- _DIRECTIONS FOR THIS TASK_:
Set down the listing below verbatim, but only from its first line through the line containing "# jaw. X runs".

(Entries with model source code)
[start]

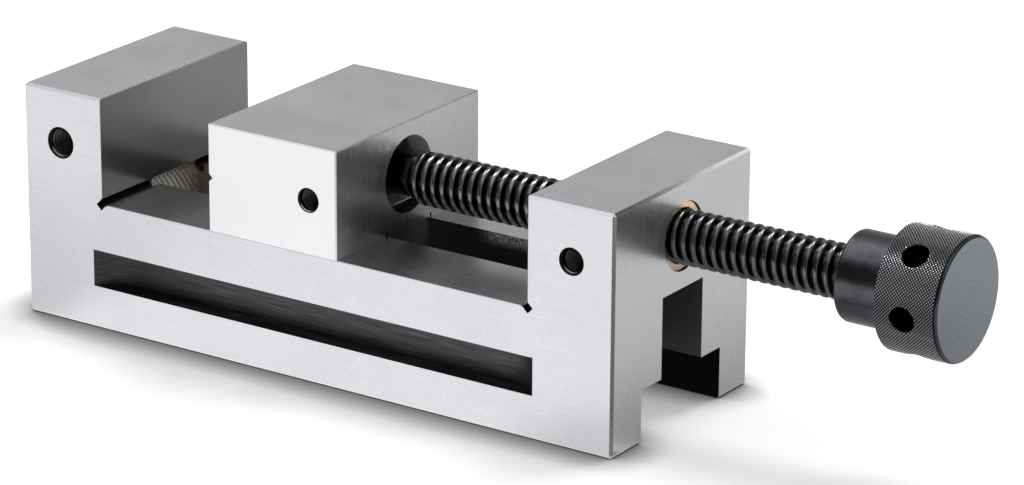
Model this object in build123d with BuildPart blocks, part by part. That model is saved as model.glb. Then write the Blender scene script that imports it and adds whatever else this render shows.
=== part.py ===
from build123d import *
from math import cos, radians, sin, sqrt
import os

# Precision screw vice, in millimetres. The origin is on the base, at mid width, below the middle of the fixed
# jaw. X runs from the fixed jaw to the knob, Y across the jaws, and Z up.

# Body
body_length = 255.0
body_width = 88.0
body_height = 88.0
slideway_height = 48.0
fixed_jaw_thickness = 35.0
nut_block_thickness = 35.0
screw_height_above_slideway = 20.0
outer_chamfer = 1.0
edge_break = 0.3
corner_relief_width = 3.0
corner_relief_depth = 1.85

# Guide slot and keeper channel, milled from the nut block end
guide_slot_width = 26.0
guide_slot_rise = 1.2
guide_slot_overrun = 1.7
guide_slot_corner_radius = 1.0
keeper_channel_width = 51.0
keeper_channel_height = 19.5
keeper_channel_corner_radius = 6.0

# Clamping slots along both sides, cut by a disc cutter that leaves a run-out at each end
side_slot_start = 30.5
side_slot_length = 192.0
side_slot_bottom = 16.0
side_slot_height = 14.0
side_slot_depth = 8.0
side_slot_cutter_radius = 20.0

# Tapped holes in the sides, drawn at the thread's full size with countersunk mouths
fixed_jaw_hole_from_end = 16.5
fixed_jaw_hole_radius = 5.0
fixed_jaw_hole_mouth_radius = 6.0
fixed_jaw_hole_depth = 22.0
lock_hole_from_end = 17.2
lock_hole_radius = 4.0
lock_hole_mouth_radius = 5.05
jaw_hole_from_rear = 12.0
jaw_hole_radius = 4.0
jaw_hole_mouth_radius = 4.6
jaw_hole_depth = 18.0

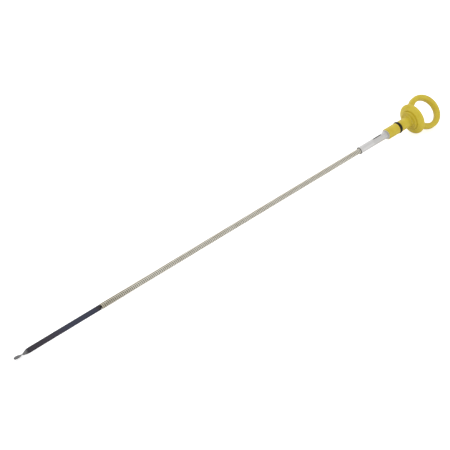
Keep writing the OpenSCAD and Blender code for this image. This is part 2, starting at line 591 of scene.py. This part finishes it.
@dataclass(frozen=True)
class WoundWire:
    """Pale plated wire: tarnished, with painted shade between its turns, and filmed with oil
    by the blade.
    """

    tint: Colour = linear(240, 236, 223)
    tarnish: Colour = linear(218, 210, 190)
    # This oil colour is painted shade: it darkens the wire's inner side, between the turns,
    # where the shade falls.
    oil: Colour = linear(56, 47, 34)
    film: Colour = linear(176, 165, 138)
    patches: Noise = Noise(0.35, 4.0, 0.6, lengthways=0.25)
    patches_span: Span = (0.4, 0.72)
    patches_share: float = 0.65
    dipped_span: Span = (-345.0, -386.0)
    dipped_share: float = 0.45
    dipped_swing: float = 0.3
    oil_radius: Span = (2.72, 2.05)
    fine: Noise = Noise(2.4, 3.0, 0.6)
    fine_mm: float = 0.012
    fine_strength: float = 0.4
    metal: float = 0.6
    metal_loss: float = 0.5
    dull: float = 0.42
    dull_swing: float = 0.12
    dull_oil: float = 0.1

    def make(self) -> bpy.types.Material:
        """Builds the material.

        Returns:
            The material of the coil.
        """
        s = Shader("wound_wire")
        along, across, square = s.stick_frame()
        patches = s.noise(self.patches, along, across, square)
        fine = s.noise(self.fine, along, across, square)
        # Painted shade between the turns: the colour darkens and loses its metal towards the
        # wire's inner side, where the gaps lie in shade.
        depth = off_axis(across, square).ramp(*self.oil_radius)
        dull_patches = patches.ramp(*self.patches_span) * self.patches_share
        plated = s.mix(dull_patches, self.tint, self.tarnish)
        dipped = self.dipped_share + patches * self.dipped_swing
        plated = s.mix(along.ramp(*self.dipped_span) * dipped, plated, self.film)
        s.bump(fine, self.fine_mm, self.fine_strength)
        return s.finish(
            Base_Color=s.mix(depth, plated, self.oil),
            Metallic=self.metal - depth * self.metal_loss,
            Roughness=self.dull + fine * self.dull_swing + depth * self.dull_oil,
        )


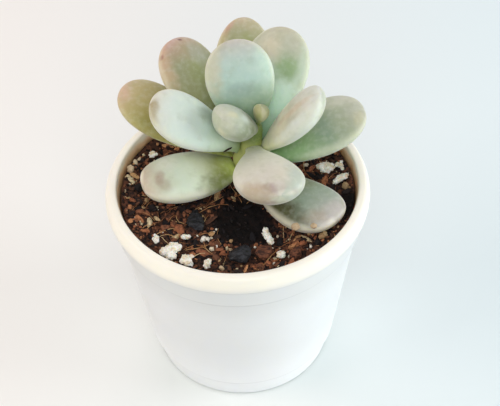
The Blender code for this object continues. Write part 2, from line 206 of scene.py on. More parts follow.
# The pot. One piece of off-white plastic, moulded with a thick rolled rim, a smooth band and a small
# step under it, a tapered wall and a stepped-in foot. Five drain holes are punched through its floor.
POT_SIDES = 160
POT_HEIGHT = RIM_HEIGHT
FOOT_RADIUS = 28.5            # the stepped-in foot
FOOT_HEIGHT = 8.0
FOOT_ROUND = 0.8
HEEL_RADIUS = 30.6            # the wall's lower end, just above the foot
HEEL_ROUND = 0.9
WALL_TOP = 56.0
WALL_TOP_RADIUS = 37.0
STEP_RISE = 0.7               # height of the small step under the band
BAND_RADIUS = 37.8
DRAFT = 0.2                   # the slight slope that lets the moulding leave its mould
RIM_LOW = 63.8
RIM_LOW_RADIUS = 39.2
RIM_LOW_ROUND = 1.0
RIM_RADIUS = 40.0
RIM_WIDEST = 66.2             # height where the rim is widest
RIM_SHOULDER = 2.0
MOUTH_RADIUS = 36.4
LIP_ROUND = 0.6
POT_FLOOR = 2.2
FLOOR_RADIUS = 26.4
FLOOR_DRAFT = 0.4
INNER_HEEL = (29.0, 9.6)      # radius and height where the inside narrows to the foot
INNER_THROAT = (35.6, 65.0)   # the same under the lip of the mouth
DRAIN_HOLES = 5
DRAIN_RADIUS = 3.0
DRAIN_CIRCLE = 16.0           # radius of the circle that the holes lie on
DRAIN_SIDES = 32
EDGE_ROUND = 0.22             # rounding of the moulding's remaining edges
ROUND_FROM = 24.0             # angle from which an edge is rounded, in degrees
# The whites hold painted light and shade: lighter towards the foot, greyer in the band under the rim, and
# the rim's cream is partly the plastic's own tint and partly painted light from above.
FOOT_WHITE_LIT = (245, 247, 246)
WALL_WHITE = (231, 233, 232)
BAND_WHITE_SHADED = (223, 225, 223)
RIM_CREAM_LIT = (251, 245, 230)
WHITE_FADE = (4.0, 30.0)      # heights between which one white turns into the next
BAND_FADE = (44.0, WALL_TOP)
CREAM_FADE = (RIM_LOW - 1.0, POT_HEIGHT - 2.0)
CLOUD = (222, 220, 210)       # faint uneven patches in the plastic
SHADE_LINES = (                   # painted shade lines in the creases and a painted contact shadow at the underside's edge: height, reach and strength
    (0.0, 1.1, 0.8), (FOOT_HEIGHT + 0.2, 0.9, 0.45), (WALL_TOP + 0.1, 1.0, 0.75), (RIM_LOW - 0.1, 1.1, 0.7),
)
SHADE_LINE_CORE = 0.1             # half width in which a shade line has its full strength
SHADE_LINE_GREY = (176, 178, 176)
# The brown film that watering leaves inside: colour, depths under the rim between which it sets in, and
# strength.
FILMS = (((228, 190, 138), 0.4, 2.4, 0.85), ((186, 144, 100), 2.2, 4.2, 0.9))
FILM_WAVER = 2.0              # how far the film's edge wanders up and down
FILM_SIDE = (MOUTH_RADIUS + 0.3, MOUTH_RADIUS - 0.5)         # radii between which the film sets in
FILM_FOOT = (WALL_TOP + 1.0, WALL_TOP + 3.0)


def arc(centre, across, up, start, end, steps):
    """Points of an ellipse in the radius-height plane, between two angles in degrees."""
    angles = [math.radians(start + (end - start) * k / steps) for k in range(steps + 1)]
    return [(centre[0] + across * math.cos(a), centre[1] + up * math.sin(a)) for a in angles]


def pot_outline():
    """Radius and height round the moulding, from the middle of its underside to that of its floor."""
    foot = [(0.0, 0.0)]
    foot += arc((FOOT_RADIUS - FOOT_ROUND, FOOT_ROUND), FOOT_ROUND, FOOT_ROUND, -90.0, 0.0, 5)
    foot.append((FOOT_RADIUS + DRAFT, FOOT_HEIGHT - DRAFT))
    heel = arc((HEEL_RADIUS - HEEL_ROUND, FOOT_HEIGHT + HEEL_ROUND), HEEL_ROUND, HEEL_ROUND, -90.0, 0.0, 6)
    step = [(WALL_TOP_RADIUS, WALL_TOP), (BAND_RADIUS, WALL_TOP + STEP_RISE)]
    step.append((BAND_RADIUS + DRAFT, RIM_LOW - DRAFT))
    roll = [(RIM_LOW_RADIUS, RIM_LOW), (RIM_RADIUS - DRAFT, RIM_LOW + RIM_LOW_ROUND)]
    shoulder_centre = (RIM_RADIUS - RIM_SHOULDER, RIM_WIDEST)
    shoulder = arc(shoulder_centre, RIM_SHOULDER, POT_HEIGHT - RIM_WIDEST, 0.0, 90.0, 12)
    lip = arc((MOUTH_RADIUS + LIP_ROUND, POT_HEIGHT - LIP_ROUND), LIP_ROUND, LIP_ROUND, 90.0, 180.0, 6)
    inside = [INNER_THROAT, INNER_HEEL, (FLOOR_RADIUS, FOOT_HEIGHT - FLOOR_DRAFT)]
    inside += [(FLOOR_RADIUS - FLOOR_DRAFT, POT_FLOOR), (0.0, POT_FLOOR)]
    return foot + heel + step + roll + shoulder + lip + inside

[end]

- _RIGHT ANSWER_:
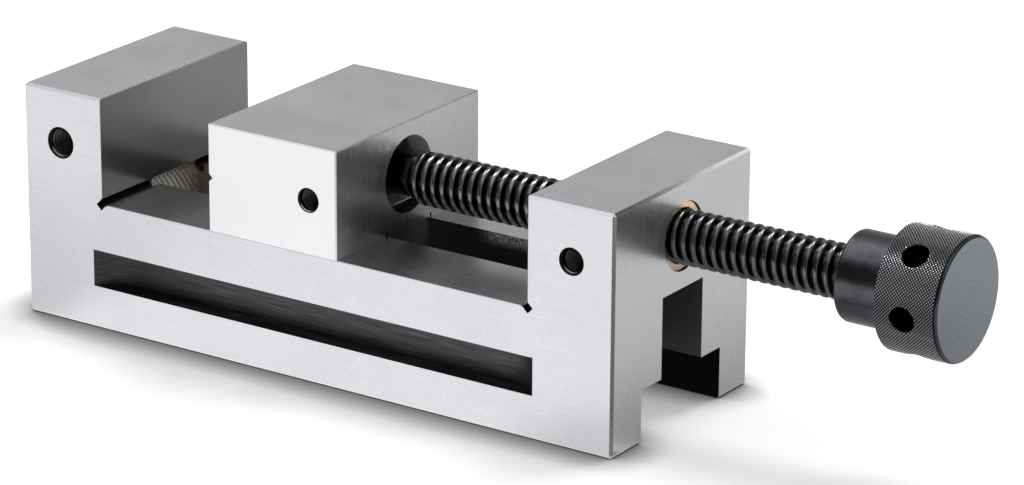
Model this object in build123d with BuildPart blocks, part by part. That model is saved as model.glb. Then write the Blender scene script that imports it and adds whatever else this render shows.
=== part.py ===
from build123d import *
from math import cos, radians, sin, sqrt
import os

# Precision screw vice, in millimetres. The origin is on the base, at mid width, below the middle of the fixed
# jaw. X runs from the fixed jaw to the knob, Y across the jaws, and Z up.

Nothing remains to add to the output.